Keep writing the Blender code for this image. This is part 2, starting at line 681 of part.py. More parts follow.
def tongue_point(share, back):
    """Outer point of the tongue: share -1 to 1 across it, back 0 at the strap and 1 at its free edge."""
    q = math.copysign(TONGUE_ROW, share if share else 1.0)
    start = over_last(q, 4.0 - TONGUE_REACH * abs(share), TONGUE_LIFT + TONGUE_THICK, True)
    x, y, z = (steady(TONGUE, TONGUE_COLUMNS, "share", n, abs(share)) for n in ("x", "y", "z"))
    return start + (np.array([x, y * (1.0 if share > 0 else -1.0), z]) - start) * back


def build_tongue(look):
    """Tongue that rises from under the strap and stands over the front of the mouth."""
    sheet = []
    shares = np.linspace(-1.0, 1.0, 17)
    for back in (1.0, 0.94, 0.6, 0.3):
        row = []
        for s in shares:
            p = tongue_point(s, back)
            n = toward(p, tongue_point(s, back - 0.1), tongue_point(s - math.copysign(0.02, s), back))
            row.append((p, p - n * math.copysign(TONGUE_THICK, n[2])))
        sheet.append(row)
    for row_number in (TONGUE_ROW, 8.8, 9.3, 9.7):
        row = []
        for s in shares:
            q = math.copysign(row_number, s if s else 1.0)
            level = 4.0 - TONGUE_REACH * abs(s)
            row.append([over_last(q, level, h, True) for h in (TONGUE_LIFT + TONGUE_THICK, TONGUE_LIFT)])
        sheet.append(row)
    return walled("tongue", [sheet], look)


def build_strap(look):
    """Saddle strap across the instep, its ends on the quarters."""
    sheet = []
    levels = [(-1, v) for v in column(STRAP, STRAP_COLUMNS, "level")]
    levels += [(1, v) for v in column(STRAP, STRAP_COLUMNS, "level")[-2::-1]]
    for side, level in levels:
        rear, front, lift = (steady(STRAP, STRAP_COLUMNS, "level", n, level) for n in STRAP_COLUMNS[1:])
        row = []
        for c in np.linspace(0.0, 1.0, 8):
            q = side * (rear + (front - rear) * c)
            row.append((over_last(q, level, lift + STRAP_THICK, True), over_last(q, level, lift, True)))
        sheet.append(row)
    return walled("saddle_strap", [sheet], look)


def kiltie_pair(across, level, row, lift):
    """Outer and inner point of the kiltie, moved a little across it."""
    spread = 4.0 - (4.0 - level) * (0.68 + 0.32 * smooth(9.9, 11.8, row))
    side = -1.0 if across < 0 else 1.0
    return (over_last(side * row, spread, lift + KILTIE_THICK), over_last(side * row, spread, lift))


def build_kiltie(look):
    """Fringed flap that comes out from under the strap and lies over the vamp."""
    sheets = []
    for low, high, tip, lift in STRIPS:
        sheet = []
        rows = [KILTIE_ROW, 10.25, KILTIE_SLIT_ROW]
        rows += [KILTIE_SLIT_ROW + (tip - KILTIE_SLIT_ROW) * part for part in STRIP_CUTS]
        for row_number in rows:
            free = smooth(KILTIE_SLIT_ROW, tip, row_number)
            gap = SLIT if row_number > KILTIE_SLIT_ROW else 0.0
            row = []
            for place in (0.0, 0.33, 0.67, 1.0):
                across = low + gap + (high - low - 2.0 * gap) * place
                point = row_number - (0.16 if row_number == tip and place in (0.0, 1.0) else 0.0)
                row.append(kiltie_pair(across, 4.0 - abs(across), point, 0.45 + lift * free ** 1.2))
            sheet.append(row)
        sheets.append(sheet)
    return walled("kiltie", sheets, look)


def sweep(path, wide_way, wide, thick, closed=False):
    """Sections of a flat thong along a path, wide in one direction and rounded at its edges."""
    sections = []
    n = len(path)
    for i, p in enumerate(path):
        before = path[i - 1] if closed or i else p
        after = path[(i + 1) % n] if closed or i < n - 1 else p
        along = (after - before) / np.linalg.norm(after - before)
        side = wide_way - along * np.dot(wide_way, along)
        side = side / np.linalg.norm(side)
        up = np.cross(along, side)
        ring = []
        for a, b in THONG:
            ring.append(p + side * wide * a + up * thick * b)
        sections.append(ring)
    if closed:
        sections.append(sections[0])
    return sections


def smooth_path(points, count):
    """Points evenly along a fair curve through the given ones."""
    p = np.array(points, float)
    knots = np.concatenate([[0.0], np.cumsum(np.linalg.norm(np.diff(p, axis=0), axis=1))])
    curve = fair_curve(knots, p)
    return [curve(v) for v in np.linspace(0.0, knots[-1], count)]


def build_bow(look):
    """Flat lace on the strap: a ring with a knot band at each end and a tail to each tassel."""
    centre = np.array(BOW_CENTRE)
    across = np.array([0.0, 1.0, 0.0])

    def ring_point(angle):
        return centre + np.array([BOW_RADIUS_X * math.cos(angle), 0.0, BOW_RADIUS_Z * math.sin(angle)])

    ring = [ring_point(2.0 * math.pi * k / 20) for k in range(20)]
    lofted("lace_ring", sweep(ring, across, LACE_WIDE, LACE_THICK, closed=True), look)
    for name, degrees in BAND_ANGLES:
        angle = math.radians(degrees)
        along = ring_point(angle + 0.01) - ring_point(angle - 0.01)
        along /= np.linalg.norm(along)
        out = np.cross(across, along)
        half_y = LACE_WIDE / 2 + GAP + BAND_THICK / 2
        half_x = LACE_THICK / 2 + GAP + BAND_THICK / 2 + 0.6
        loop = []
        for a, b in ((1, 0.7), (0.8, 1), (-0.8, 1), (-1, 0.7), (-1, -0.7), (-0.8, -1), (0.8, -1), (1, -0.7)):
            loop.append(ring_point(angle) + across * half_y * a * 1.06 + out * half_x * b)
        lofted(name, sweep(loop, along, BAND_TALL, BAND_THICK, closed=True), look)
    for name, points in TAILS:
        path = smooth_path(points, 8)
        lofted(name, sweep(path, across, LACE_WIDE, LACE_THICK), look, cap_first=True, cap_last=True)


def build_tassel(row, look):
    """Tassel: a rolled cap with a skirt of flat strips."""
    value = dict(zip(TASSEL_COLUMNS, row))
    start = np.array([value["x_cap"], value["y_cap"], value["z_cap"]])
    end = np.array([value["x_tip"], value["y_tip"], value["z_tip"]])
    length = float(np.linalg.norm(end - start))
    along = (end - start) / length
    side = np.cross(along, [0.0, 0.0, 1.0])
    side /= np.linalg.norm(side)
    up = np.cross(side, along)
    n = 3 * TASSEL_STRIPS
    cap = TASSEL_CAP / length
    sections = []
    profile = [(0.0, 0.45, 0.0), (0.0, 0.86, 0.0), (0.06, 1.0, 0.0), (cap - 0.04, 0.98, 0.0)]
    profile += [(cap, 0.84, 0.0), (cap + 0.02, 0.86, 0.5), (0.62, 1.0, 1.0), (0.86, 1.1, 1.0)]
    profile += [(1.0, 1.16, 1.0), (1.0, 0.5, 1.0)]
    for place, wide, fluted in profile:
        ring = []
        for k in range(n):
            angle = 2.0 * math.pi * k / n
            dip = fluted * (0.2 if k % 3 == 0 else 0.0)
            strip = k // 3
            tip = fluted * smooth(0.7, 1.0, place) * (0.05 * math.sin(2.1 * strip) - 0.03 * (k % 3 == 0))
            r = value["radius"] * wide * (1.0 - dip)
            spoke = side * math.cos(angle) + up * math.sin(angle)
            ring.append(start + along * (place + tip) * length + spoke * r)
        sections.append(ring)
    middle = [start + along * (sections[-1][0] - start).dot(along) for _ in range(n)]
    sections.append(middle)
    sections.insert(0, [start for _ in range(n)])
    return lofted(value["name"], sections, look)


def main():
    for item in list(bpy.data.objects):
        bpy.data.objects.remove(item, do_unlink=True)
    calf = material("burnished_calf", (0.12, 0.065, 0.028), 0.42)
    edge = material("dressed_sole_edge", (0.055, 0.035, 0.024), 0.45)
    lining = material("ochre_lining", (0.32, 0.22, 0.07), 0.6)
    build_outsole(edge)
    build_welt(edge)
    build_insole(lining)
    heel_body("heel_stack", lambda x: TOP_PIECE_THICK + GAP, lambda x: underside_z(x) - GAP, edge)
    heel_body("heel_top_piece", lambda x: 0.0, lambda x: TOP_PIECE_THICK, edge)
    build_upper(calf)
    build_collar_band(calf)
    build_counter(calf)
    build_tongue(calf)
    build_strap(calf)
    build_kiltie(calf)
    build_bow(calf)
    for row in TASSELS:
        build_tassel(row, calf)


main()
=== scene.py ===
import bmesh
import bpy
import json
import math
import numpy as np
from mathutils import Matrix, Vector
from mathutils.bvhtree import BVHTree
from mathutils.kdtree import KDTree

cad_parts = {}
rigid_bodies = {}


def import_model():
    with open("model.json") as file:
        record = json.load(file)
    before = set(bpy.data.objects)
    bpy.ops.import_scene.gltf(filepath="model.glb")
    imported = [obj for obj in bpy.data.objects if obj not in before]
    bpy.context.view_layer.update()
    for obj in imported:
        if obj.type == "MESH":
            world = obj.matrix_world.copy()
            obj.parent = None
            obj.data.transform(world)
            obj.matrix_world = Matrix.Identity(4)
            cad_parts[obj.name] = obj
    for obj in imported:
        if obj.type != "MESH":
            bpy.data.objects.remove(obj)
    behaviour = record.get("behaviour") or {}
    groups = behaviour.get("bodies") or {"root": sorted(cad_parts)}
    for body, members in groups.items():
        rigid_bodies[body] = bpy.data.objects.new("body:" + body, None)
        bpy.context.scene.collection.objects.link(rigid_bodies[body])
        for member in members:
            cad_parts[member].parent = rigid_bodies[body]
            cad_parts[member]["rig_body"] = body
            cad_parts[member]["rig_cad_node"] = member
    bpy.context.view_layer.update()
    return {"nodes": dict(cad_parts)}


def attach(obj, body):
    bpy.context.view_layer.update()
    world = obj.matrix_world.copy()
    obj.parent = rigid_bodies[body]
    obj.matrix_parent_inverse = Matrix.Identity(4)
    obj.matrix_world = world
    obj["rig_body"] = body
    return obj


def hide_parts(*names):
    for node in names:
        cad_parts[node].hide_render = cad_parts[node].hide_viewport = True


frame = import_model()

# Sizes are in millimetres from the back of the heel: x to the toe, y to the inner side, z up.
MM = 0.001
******
■ **TO BE DONE**
Print, unaltered, every line from the beginning of the material down to the line with "return start +".

■ **OUTPUT**
Keep writing the Blender code for this image. This is part 2, starting at line 681 of part.py. More parts follow.
def tongue_point(share, back):
    """Outer point of the tongue: share -1 to 1 across it, back 0 at the strap and 1 at its free edge."""
    q = math.copysign(TONGUE_ROW, share if share else 1.0)
    start = over_last(q, 4.0 - TONGUE_REACH * abs(share), TONGUE_LIFT + TONGUE_THICK, True)
    x, y, z = (steady(TONGUE, TONGUE_COLUMNS, "share", n, abs(share)) for n in ("x", "y", "z"))
    return start + (np.array([x, y * (1.0 if share > 0 else -1.0), z]) - start) * back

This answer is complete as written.